As the scaling of transistors slows down, it’s also becoming standard practice to bind heterogeneous dies or chiplets in 2.5D and 3D configurations, squeezing even more square millimeters of silicon into a package.

Sam Appleton, CEO of Ausdia, said this complexity is creating challenges for on-chip timing. All signals traveling over these huge slabs of silicon must arrive at the right time to enable smooth, reliable operation. “These chips [and even the chiplets inside them] are pushing reticle limits, which means they are physically as big as the foundries can manufacture. So, one of the challenges we’re all facing is how to verify these giant chips with regards to timing and make sure we didn’t miss anything,” he told Electronic Design.

Most of the major players in electronic design automation (EDA) software are producing more advanced tools for timing closure, which is all about determining the clock frequency of the chip while meeting the timing constraints of the design.

But even using the latest EDA software, capturing such complexity of the latest and largest AI chips can be tricky.

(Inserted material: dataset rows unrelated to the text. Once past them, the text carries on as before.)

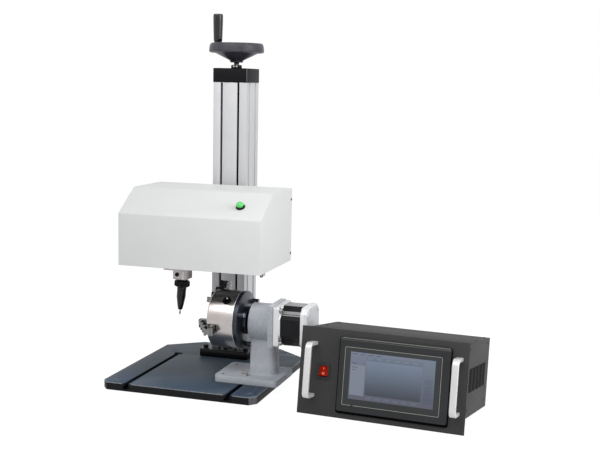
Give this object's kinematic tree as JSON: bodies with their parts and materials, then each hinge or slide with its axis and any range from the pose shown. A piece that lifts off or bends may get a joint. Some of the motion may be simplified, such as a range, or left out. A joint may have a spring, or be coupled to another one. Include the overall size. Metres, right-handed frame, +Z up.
{
  "type": "nameplate marking machine",
  "caption": "Dot-peen marking machine: slotted base, screw-lifted head with a cross-slide stylus, rotary chuck for round work, and a separate touch-screen control box.",
  "frame": {"origin": "underside of the base plate on the column's axis", "axes": "+Z up along the column, +Y to the machine's back, +X to the machine's right, towards the rotary chuck's motor"},
  "size_m": [0.7899, 0.4614, 0.8029],
  "materials": {
    "plate_paint": "satin dark slate powder coat",
    "black_oxide": "satin black",
    "anodised": "natural anodised",
    "ground_steel": "ground",
    "bright_steel": "polished",
    "bronze": "machined",
    "wheel_plastic": "fine texture",
    "gloss_black": "gloss",
    "head_paint": "light grey powder coat",
    "casting_paint": "grey blue enamel",
    "blued_steel": "blued",
    "cast_aluminium": "cast and machined",
    "lamination": "satin black",
    "box_paint": "dark grey powder coat",
    "bezel_plastic": "fine texture",
    "screen_glass": "lit screen",
    "handle_silver": "satin",
    "rocker_red": "gloss",
    "button_green": "gloss"
  },
  "bodies": {
    "stand": {"base_plate": "plate_paint", "column_foot": "black_oxide", "column_extrusion": "anodised", "column_cover_strip": "anodised", "column_top_cap": "black_oxide", "guide_rod_left": "ground_steel", "guide_rod_right": "ground_steel", "screw_lower_bearing": "bright_steel", "rotary_bracket": "casting_paint", "spindle_bearing": "bright_steel", "motor_front_bell": "cast_aluminium", "motor_stator": "lamination", "motor_rear_bell": "cast_aluminium", "control_panel": "box_paint", "control_tray": "box_paint", "control_lid": "box_paint", "control_handle_left": "handle_silver", "control_handle_right": "handle_silver", "screen_frame": "bezel_plastic", "screen_glass": "screen_glass", "switch_housing": "gloss_black", "power_inlet": "gloss_black", "rear_ports": "cast_aluminium", "power_supply": "cast_aluminium"},
    "lift_screw": {"lead_screw": "ground_steel", "shaft_collar": "black_oxide", "handwheel": "wheel_plastic"},
    "grip": {"handwheel_grip": "gloss_black"},
    "head": {"lift_carriage": "cast_aluminium", "lift_nut": "bronze", "head_back_plate": "cast_aluminium", "head_cover": "head_paint", "stage_plate": "black_oxide", "y_rail_left": "ground_steel", "y_rail_right": "ground_steel", "y_motor": "lamination", "button_bezel": "gloss_black", "air_fitting": "black_oxide"},
    "button": {"start_button": "button_green"},
    "y_drive_screw": {"y_screw": "ground_steel"},
    "bridge": {"y_bridge": "cast_aluminium", "x_rail": "ground_steel", "x_motor": "lamination"},
    "x_drive_screw": {"x_screw": "ground_steel"},
    "slide": {"x_slide": "cast_aluminium", "pin_holder": "bright_steel", "stylus_collar": "black_oxide", "stylus_body": "black_oxide"},
    "needle": {"stylus_needle": "ground_steel"},
    "chuck": {"chuck_body": "bright_steel", "chuck_adapter": "blued_steel", "spindle": "ground_steel"},
    "scroll": {"chuck_scroll": "ground_steel"},
    "rocker": {"power_rocker": "rocker_red"},
    "pinion_1": {"chuck_pinion_1": "black_oxide"},
    "jaw_1": {"chuck_jaw_1": "ground_steel"},
    "pinion_2": {"chuck_pinion_2": "black_oxide"},
    "jaw_2": {"chuck_jaw_2": "ground_steel"},
    "pinion_3": {"chuck_pinion_3": "black_oxide"},
    "jaw_3": {"chuck_jaw_3": "ground_steel"}
  },
  "joints": [
    {"name": "handwheel_turn", "type": "hinge", "parent": "stand", "child": "lift_screw", "pos_m": [0, 0, 0.6973], "axis": [0, 0, 1], "range_deg": [-19810, 2710]},
    {"name": "grip_spin", "type": "hinge", "parent": "lift_screw", "child": "grip", "pos_m": [-0.03994, -0.01509, 0.7423], "axis": [0, 0, 1], "continuous": true},
    {"name": "head_lift", "type": "slide", "parent": "stand", "child": "head", "axis": [0, 0, 1], "range_m": [-0.03, 0.22]},
    {"name": "start_button", "type": "slide", "parent": "head", "child": "button", "axis": [0, 0.5485, -0.8361], "range_m": [0, 0.0025], "stiffness_N_per_m": 600},
    {"name": "y_screw_turn", "type": "hinge", "parent": "head", "child": "y_drive_screw", "pos_m": [0.1, -0.232, 0.2863], "axis": [0, 1, 0], "range_deg": [-2530, 3970]},
    {"name": "y_travel", "type": "slide", "parent": "head", "child": "bridge", "axis": [0, 1, 0], "range_m": [-0.035, 0.055]},
    {"name": "x_screw_turn", "type": "hinge", "parent": "bridge", "child": "x_drive_screw", "pos_m": [0.1, -0.1575, 0.3338], "axis": [1, 0, 0], "range_deg": [-3898, 2890]},
    {"name": "x_travel", "type": "slide", "parent": "bridge", "child": "slide", "axis": [1, 0, 0], "range_m": [-0.054, 0.04]},
    {"name": "needle_strike", "type": "slide", "parent": "slide", "child": "needle", "axis": [-0.0785, 0, -0.9969], "range_m": [0, 0.005], "stiffness_N_per_m": 500},
    {"name": "chuck_spin", "type": "hinge", "parent": "stand", "child": "chuck", "pos_m": [0.0345, -0.193, 0.143], "axis": [1, 0, 0], "continuous": true},
    {"name": "scroll_turn", "type": "hinge", "parent": "chuck", "child": "scroll", "pos_m": [0.0345, -0.193, 0.143], "axis": [1, 0, 0], "range_deg": [-221.5, 1373.5]},
    {"name": "power_rocker", "type": "hinge", "parent": "stand", "child": "rocker", "pos_m": [0.3168, -0.32873, 0.08697], "axis": [0.9971, -0.0758, 0], "range_deg": [0, 18]},
    {"name": "jaw_1_slide", "type": "slide", "parent": "chuck", "child": "jaw_1", "axis": [0, -0.342, -0.9397], "range_m": [-0.00405, 0.02485]},
    {"name": "pinion_1_turn", "type": "hinge", "parent": "chuck", "child": "pinion_1", "pos_m": [0.072, -0.193, 0.143], "axis": [0, -0.6428, 0.766], "range_deg": [-669.5, 4125.5]},
    {"name": "jaw_2_slide", "type": "slide", "parent": "chuck", "child": "jaw_2", "axis": [0, 0.9848, 0.1736], "range_m": [-0.00405, 0.02485]},
    {"name": "pinion_2_turn", "type": "hinge", "parent": "chuck", "child": "pinion_2", "pos_m": [0.072, -0.193, 0.143], "axis": [0, -0.342, -0.9397], "range_deg": [-669.5, 4125.5]},
    {"name": "jaw_3_slide", "type": "slide", "parent": "chuck", "child": "jaw_3", "axis": [0, -0.6428, 0.766], "range_m": [-0.00405, 0.02485]},
    {"name": "pinion_3_turn", "type": "hinge", "parent": "chuck", "child": "pinion_3", "pos_m": [0.072, -0.193, 0.143], "axis": [0, 0.9848, 0.1736], "range_deg": [-669.5, 4125.5]}
  ],
  "couplings": [
    {"joint": "handwheel_turn", "follows": "head_lift", "rad_per_m": -1570.8},
    {"joint": "y_screw_turn", "follows": "y_travel", "rad_per_m": 1256.6},
    {"joint": "x_screw_turn", "follows": "x_travel", "rad_per_m": 1256.6},
    {"joint": "jaw_1_slide", "follows": "scroll_turn", "m_per_rad": 0.0010345},
    {"joint": "pinion_1_turn", "follows": "scroll_turn", "ratio": 3},
    {"joint": "jaw_2_slide", "follows": "scroll_turn", "m_per_rad": 0.0010345},
    {"joint": "pinion_2_turn", "follows": "scroll_turn", "ratio": 3},
    {"joint": "jaw_3_slide", "follows": "scroll_turn", "m_per_rad": 0.0010345},
    {"joint": "pinion_3_turn", "follows": "scroll_turn", "ratio": 3}
  ]
}
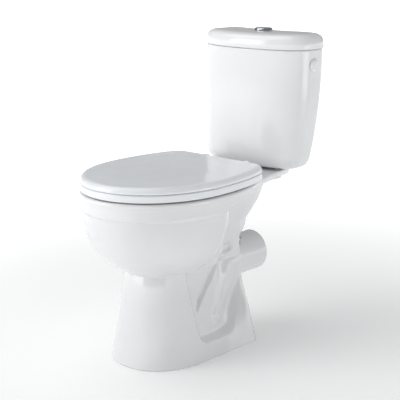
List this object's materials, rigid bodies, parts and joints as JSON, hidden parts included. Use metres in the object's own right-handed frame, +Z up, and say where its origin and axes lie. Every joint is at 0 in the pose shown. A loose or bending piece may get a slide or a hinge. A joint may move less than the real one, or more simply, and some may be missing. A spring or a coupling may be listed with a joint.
{
  "type": "close coupled toilet",
  "caption": "Close coupled toilet: washdown pan with horizontal outlet, coupled cistern with dual flush button, and a hinged seat ring and lid.",
  "frame": {"origin": "on the floor, at the middle of the overall width and depth", "axes": "+Z up, -Y towards the front of the seat, +X to the right seen from the front"},
  "size_m": [0.3443, 0.6215, 0.7411],
  "materials": {
    "china": "glossy white glaze",
    "plug": "glossy white",
    "seat": "glossy white",
    "chrome": "polished",
    "steel": "stainless",
    "rubber": "matte black",
    "white_plastic": "satin white",
    "grey_plastic": "satin grey",
    "buffer": "soft translucent white"
  },
  "bodies": {
    "base": {"pan": "china", "cistern": "china", "cistern_lid": "china", "inlet_plug": "plug", "button_bezel": "chrome", "hinge_post_left": "chrome", "hinge_post_right": "chrome", "hinge_pin_left": "steel", "hinge_pin_right": "steel", "cistern_bolt_left": "steel", "cistern_bolt_right": "steel", "cistern_bolt_washer_left": "steel", "cistern_bolt_washer_right": "steel", "hinge_sleeve_left": "rubber", "hinge_sleeve_right": "rubber", "hinge_seal_left": "rubber", "hinge_seal_right": "rubber", "flush_valve_washer": "rubber", "coupling_gasket": "rubber", "fill_valve_washer": "rubber", "inlet_plug_washer": "rubber", "cistern_bolt_seal_left": "rubber", "cistern_bolt_seal_right": "rubber", "button_nut": "white_plastic", "flush_valve_backnut": "white_plastic", "fill_valve_body": "white_plastic", "fill_valve_backnut": "white_plastic", "inlet_plug_nut": "white_plastic", "cistern_wing_nut_left": "white_plastic", "cistern_wing_nut_right": "white_plastic", "flush_valve_body": "grey_plastic"},
    "ring": {"seat_ring": "seat", "ring_buffer_front_left": "buffer", "ring_buffer_front_right": "buffer", "ring_buffer_rear_left": "buffer", "ring_buffer_rear_right": "buffer"},
    "lid": {"seat_lid": "seat", "lid_buffer_left": "buffer", "lid_buffer_right": "buffer"},
    "full_button": {"full_flush_button": "chrome", "full_push_rod": "white_plastic"},
    "half_button": {"half_flush_button": "chrome", "half_push_rod": "white_plastic"},
    "full_lever": {"full_flush_lever": "grey_plastic"},
    "half_lever": {"half_flush_lever": "grey_plastic"},
    "valve": {"overflow_tube": "white_plastic", "valve_seal": "rubber"},
    "float": {"fill_valve_float": "grey_plastic"}
  },
  "joints": [
    {"name": "seat_ring_hinge", "type": "hinge", "parent": "base", "child": "ring", "pos_m": [0, 0.11875, 0.425], "axis": [-1, 0, 0], "range_deg": [0, 94]},
    {"name": "seat_lid_hinge", "type": "hinge", "parent": "ring", "child": "lid", "pos_m": [0, 0.11875, 0.425], "axis": [1, 0, 0], "range_deg": [-94, 0]},
    {"name": "full_flush_press", "type": "slide", "parent": "base", "child": "full_button", "axis": [0, 0, -1], "range_m": [0, 0.008], "stiffness_N_per_m": 400, "springref_m": -0.004},
    {"name": "half_flush_press", "type": "slide", "parent": "base", "child": "half_button", "axis": [0, 0, -1], "range_m": [0, 0.008], "stiffness_N_per_m": 400, "springref_m": -0.004},
    {"name": "full_lever_pivot", "type": "hinge", "parent": "base", "child": "full_lever", "pos_m": [-0.0175, 0.23075, 0.594], "axis": [-1, 0, 0], "range_deg": [0, 26]},
    {"name": "half_lever_pivot", "type": "hinge", "parent": "base", "child": "half_lever", "pos_m": [0.0175, 0.23075, 0.594], "axis": [-1, 0, 0], "range_deg": [0, 26]},
    {"name": "flush_valve_lift", "type": "slide", "parent": "base", "child": "valve", "axis": [0, 0, 1], "range_m": [0, 0.0062]},
    {"name": "float_rise", "type": "slide", "parent": "base", "child": "float", "axis": [0, 0, 1], "range_m": [0, 0.03]}
  ],
  "couplings": [
    {"joint": "full_lever_pivot", "follows": "full_flush_press", "rad_per_m": 54},
    {"joint": "half_lever_pivot", "follows": "half_flush_press", "rad_per_m": 54},
    {"joint": "flush_valve_lift", "follows": "full_flush_press", "ratio": 0.76}
  ]
}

According to Appleton, Ausdia is trying to help companies make sense of it all. The company’s software tool can translate the SoC’s building blocks into a more compact abstract model without losing any of the timing constraints, so that other EDA tools can evaluate the timing inside the full chip at the same time.

Ausdia is trying to stay another step ahead of the challenges posed by these colossal chips with its HyperBlock technology, which was unveiled ahead of the recent Design Automation Conference (DAC) in San Francisco, Calif.

Why Timing is Everything in High-Performance AI Chips

The increasing complexity of chips is making timing closure much more of a challenge, said Appleton.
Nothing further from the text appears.